I know how addictive these drugs can be. I only take it when I absolutely need it to keep myself from pacing around my apartment in the dead of night or having a stage-five meltdown at work. For the most part, this is relatively rare, but having the medication there is comforting, like a security blanket; even if I don’t take it, I have it available.
What has been strange for me, and I know many others with limited access to the same medications have experienced this too, is having to tell your partner that they can’t have some of your medication when they are “feeling anxious.”
I used to give my boyfriend half a Xanax on the occasions that he was having Sunday Scaries or was freaking out about a presentation at work. He saw my giving him meds as “no big deal.”
When I had to stop giving it to him, he was understanding, but also confused and a little hurt. He didn’t know why I would cut him off from something he found so therapeutic. I felt bad for saying no.
How do you explain to someone who doesn’t have an anxiety disorder that your anxiety medication is limited, and you rely on it to survive? How do you tell someone that handing over the one thing that keeps you grounded to earth makes you even more anxious? How do you tell your partner that it’s inconvenient paying a $50 copay every time you need to see a specialist? How do you tell the person you’re dating how hard it is to be questioned about your sanity by a cold, unfeeling doctor every time you need a prescription refilled?
I’ll let you know when I figure it out.
The guilt is real.
Whenever I’m dealing with a bout of particularly bad anxiety (read: daily), I feel guilty for needing support. I try not to talk about how I feel until I really cannot help but talk about it. Rationally, I know that my life is pretty great and I don’t have a lot of problems to feel anxious about. Yet, I can’t control how I feel.

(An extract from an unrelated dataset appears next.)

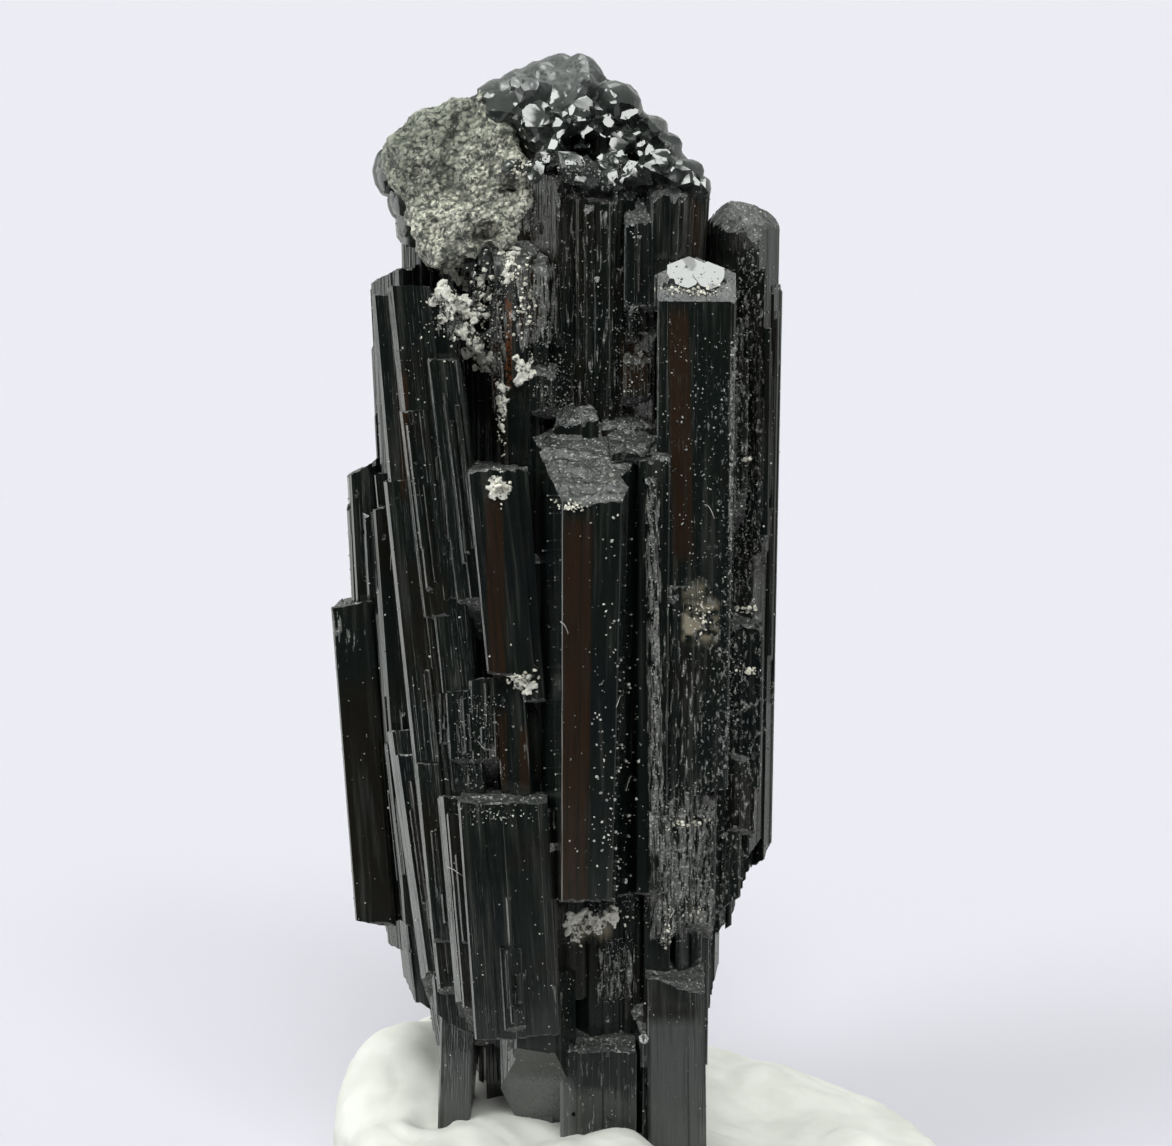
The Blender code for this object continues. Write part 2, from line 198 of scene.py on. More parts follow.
# %% Rough, broken ends
END_SLOPE = 0.5  # the upright share of a normal, above which a face belongs to an end
END_RELIEF, END_JITTER, RIM_CHIPS = 0.15, 0.022, 0.1  # mm: slow waves, each corner's own, and at the rim
FOOT_CELLS = 1.3  # how much larger the cells are at a prism's foot


def once(items):
    """Each item one time, in the order they come. A set would have another order in each run."""
    return list(dict.fromkeys(items))


def end_faces(shape, up):
    return [face for face in shape.faces if face.normal.z * up > END_SLOPE]


def split_along(shape, faces, axis, cell, chance):
    """Cuts the faces with a row of upright planes that cross one axis."""
    low = min(vertex.co[axis] for face in faces for vertex in face.verts)
    high = max(vertex.co[axis] for face in faces for vertex in face.verts)
    place = low + cell * chance.uniform(0.4, 1)
    while place < high:
        point = Vector((0, 0, 0))
        point[axis] = place
        normal = Vector((chance.uniform(-0.25, 0.25), chance.uniform(-0.25, 0.25), 0))
        normal[axis] = 1
        edges = once(edge for face in faces for edge in face.edges)
        corners = once(vertex for face in faces for vertex in face.verts)
        made = bmesh.ops.bisect_plane(
            shape, geom=[*corners, *edges, *faces], plane_co=point, plane_no=normal, dist=1e-4
        )
        faces = only(bmesh.types.BMFace, made["geom"])
        place += cell * chance.uniform(0.7, 1.3)
    return faces


def roughen(shape, up, cell, chance, layer):
    """Turns an end into a broken surface, with a chipped rim."""
    faces = end_faces(shape, up)
    if not faces:
        return
    for axis in (0, 1):
        faces = split_along(shape, faces, axis, cell, chance)
    inside = set(faces)
    offset = Vector((chance.uniform(0, 50), chance.uniform(0, 50), 0))
    for vertex in once(vertex for face in faces for vertex in face.verts):
        x, y = vertex.co.x, vertex.co.y
        wave = noise.noise(Vector((x * 0.8, y * 2.6, 0)) + offset) + 0.5 * noise.noise(
            Vector((x * 3.2, y * 5, 0)) + offset
        )
        drop = END_RELIEF * (0.6 + wave) + chance.uniform(0, END_JITTER)
        if any(face not in inside for face in vertex.link_faces):
            drop += chance.uniform(0, RIM_CHIPS)
        vertex.co.z -= up * drop
    for face in bmesh.ops.triangulate(shape, faces=faces)["faces"]:
        face[layer] = 1


# %% [markdown]
# ## One prism from its numbers
#
# A row of the table says where a prism stands, how far it reaches and how it ends. The steps are always the
# same: draw the outline, break its sides into stairs, extrude it past both ends, cut the ends with planes,
# and lean and taper the whole. Working from a table keeps the bundle easy to change, one prism at a time.
# Two more face layers go with each prism: its lean, so that the material's lines can follow it, and a
# number of its own, so that no two prisms have quite the same tint.

# %% Draw, extrude and cut a prism
FIELDS = "name x face width depth low high lean turn sides tip butt style taper"
Prism = namedtuple("Prism", FIELDS, defaults=(1.0,))
Style = namedtuple("Style", "flat riser corner cell")
# flat: the mean width of its flats. riser: how deep the stairs are. corner: how much each corner is cut off.
# cell: the size of the cells of its broken ends, or None where the ends are clean.
STYLES = {
    "smooth": Style(1.2, 0.02, 0.10, 0.13),
    "plate": Style(0.28, 0.045, 0.08, 0.13),
    "ribbed": Style(0.38, 0.05, 0.07, 0.16),
    "fine": Style(0.2, 0.04, 0.06, 0.15),
    "clean": Style(0.7, 0.02, 0.05, None),
    "glassy": Style(0.9, 0.02, 0.12, None),
    "polished": Style(0.9, 0.05, 0.2, None),
    "terrace": Style(1.4, 0.015, 0.03, 0.085),
    "wide": Style(0.6, 0.03, 0.17, 0.13),
    "rubble": Style(0.25, 0.06, 0.1, 0.11),
    "coarse": Style(0.5, 0.05, 0.07, 0.3),
}
RHOMB_TILT = 27  # degrees: the rhombohedral end faces lean this far from level
CORNER_WANDER = 0.06  # how far a prism's corners stray from a regular outline, as a share
TIP_CORNER = 0.22  # the two lesser end faces start this share of a prism's width above its axis
DOME_RINGS = ((7, 1), (27, 5), (46, 7), (66, 9))  # a rounded top: how far each ring leans, and its count
DOME_HEIGHT = 0.45  # a dome's height as a share of the prism's width or depth
SPARE = 4  # mm that a prism runs past both its ends before they are cut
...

I feel like a bad girlfriend for putting my partner through this. It feels like I’m a case he has to deal with instead of a person he can lean on. He is extremely supportive and loving. He’s never told me my anxiety is a burden, but it doesn’t change the guilt. I try to remind myself that this is a disorder, a medical condition that I’m working to manage.
My partner tells me he loves me no matter what and wants to be here for me. Constantly reminding yourself that “everything is OK” becomes a part of your daily life along with finding the power to forgive yourself for “being a mess.”
Despite all of this bullshit, I know I’m a strong person. Having an anxiety disorder doesn’t make me less whole or less lovable. I’m a person with a mental illness that is just trying to get by. I’m aware of my limitations and triggers.
I feel like my anxiety is a part of me and I’m OK with that.
In some ways, having anxiety has made me truer to myself. I know what I’m about, guilt, nerves and all.